Over 60 technical experts from DA, representing nine regions of the country, participated in the action planning from 8 to 9 June 2016. FAO provided technical support in the conduct of vulnerability assessments, identification of priority interventions and financial planning.
“We were able to identify the specific municipalities that are most at-risk in each region based on historical data, as well as the types of interventions to put on the ground, across the entire Disaster Risk Reduction and Management (DRRM) chain. This includes preparedness, response, immediate recovery and rehabilitation,” said Engr. Christopher Morales of the DA – Field Operations Service.
PAGASA also emphasized that more rainfall is to be expected in the eastern side of the Philippines as an effect of La Niña. Current forecasts indicate that this may affect Quezon Province and Bicol Region in Luzon; Samar and Leyte provinces in the Visayas; Davao Oriental and Compostela Valley provinces and the CARAGA Region in Mindanao.

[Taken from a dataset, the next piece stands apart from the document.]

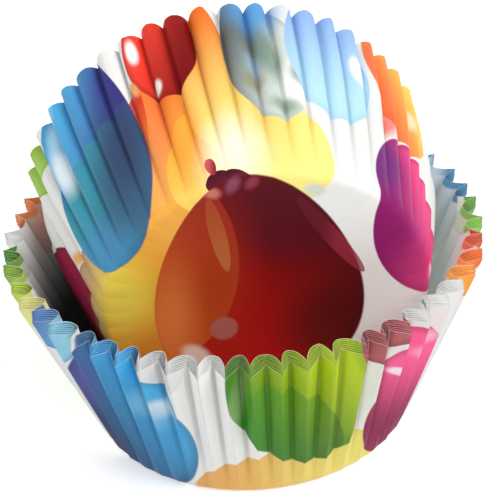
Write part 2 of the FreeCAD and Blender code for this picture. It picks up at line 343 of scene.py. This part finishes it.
TILTED_PRINT = [
    # The left wall, and what lies under the middle balloon on its left.
    balloon((-56, -13), (6.5, 10), -8, "78aa32", "aad264", 20),
    balloon((-23.5, 2), (8.5, 16), -20, "5a3219", "cda57d", 240, rim=0.3),
    balloon((-36, 9.5), (10.5, 13.7), 0, "3c0010", "96083c", 250),
    balloon((-15.4, -29.5), (9, 16), -12, "eb4b0f", "ffb464", 115, rim=0.05),
    balloon((-22.8, -33), (2.7, 8.6), -16, "dc1e0f", "ff7d37", 80, opacity=0.9, rim=0.1),
    balloon((-9, 0), (15.8, 23), 0, "d77d1e", "eb9b2d", 205, rim=0.1),
    spot((-22, -5), (5, 8.5), -6, "f2d750", opacity=0.95, softness=0.9),
    spot((-13, -18), (5, 7), 0, "f5b450", opacity=0.8, softness=0.8),
    spot((-14, 12), (9, 10), 0, "dc7d23", opacity=0.85, softness=0.7),
    BLUE,
    balloon((-20, -17), (18.5, 30), 28, "3a2454", "3c9baf", 160, opacity=0.94, within=BLUE, rim=0),
    spot((-26, -12), (7, 4), -30, "4b96c8", opacity=0.8, within=BLUE),
    spot((-26.5, -30), (6.5, 12), -16, "32325f", opacity=0.85, softness=0.8, within=BLUE),
    spot((-33.5, -42), (5, 8), -40, "373282", opacity=0.9, softness=0.6, within=BLUE),
    spot((-42.5, -19.5), (4.5, 2.6), 30, "f0faff", opacity=0.95, within=BLUE),
    spot((-49, -25), (4, 2), 60, "d2f0fa", opacity=0.8, within=BLUE),
    spot((-34.5, -6), (1.2, 1.7), 40, "f5aa46", opacity=0.9),
    balloon((-52, 7), (4, 6), 0, "d25a0a", "ff963c", 200),
    # The orange and yellow fields behind the middle balloon.
    balloon((-1.5, -29.5), (14, 13), 0, "fab93c", "fff08c", 40, rim=0.12),
    balloon((-8.2, -44.7), (7.2, 16.5), -19, "f0640f", "ffe178", 80, rim=0.05),
    spot((-12.5, -33), (3.4, 8), -14, "ffa03c", opacity=0.7),
    spot((-3.8, -29.5), (4.4, 5.4), 0, "ffffe6", opacity=0.9, softness=0.85),
    spot((7.5, -20.8), (1.6, 1.1), 20, "d2dcd2", opacity=0.9, softness=0.5),
    # The top of the wall.
    balloon((-19.5, -50), (9.5, 11), -14, "780008", "ff4632", 185),
    spot((-26.3, -47), (1.1, 2.4), -30, "ffffff", opacity=0.95, softness=0.4),
    spot((-18.8, -41.3), (1.2, 1.3), 0, "ffffff", opacity=0.95, softness=0.4),
    spot((-24.5, -40.3), (1.8, 0.8), 35, "f5b46e", opacity=0.9, softness=0.4),
    GREY,
    spot((4, -50), (3, 5), -10, "505a5a", opacity=0.6, within=GREY),
    spot((7, -46), (2.6, 4.4), -8, "6e8c78", opacity=0.7, within=GREY),
    spot((11, -39.6), (3, 4), 0, "ffffff", opacity=0.95),
    spot((12, -41.6), (1.6, 1.9), 0, "78917d", opacity=0.8),
    spot((7.2, -36.6), (2.6, 1.4), 20, "829b82", opacity=0.8),
    spot((2.2, -42), (2.2, 1.7), 0, "968c5f", opacity=0.7, within=GREY),
    spot((2.6, -45), (1.6, 2.4), -14, "96b9d2", opacity=0.7, within=GREY),
    spot((6, -57.5), (7, 6), 8, "5aa0dc", opacity=0.95, softness=0.5),
    balloon((23.6, -44.2), (12.4, 14), 8, "8cafeb", "bee9fa", 110, rim=0.2),
    spot((29.4, -38), (1.7, 3), 20, "ffffff", opacity=0.95, softness=0.35),
    # The right wall.
    balloon((48.4, -28), (15.5, 17), 0, "fa7846", "ffe664", 20, rim=0.1),
    spot((31.8, -26.5), (3, 2), 0, "eb5f3c", opacity=0.8),
    spot((44, -21), (2, 3), 0, "fff0c8", opacity=0.8),
    MAGENTA,
    spot((23, -23), (7, 5), 30, "6e327d", opacity=0.8, within=MAGENTA),
    spot((19.5, -11), (2.6, 4.5), 0, "8c145f", opacity=0.6, within=MAGENTA),
    spot((26.5, -0.6), (1.1, 1.3), 0, "ffd2e1", opacity=0.7, within=MAGENTA),
    # The dark balloon in the middle of the base, with its neck and knot.
    balloon((-4.8, -24.1), (3.6, 2.4), 8, "46081a", "7d142d", 60, rim=0.2),
    balloon((-7.6, -27), (0.8, 1.5), -24, "8c2832", "d25a5f", 180, taper=-0.3, rim=0.3),
    RED,
    spot((1, -17), (12, 8.5), 12, "4b0519", opacity=0.75, within=RED),
    spot((11, 7), (8, 8), 0, "320000", opacity=0.6, within=RED),
    balloon((9.9, -11.6), (1.25, 9.6), -31, "641424", "96283c", 60, opacity=0.85, rim=0),
    balloon((-17, -9.5), (13, 20), 0, "9b281c", "e66e1e", 115, opacity=0.92, within=RED, rim=0),
    spot((-7.5, -3), (4.5, 13), 4, "aa280f", opacity=0.6, softness=0.9, within=RED),
    spot((-14.5, 3), (3, 9), 4, "eb8c4b", opacity=0.5, softness=0.9, within=RED),
    balloon((-6.9, -14.3), (1.2, 7.3), -9, "aa4b28", "be6e3c", 90, opacity=0.8, rim=0),
    spot((-7.4, -22.6), (1.2, 0.9), 30, "d2826e", opacity=0.8, within=RED),
    spot((-4.4, -23.6), (0.9, 1.5), 24, "8c4b64", opacity=0.8),
    spot((-1.6, -23.6), (0.8, 1.2), 40, "9b3c50", opacity=0.7),
    spot((-11.3, 9.8), (1.7, 2.8), -36, "f5dccd", opacity=0.9, softness=0.4),
    spot((-6.8, 4.6), (2.1, 2.4), 0, "b4645f", opacity=0.92, softness=0.12),
]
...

“In some areas, we are looking into early planting or focusing on promoting other crop varieties that can withstand unfavourable weather conditions or those that can be harvested more quickly to provide farming communities with income and food even before Niña hits. We are also studying the associated funding requirements to support as many communities as early as possible,” Morales added.
The first draft of the National La Niña Action Plan for the Agriculture Sector will be completed by the end of June.
“We hope that this effort would result in timely and appropriate interventions that will continue to increase the resilience of farmers and fisherfolk in the Philippines,” Fernández said.
In 2015, FAO also assisted DA in the formulation of a National Disaster Risk Reduction and Management Plan for Agriculture and Fisheries. The final report, which is due to be published this year, will help guide the mainstreaming of DRRM and Climate Change Adaptation into national and local policies and plans.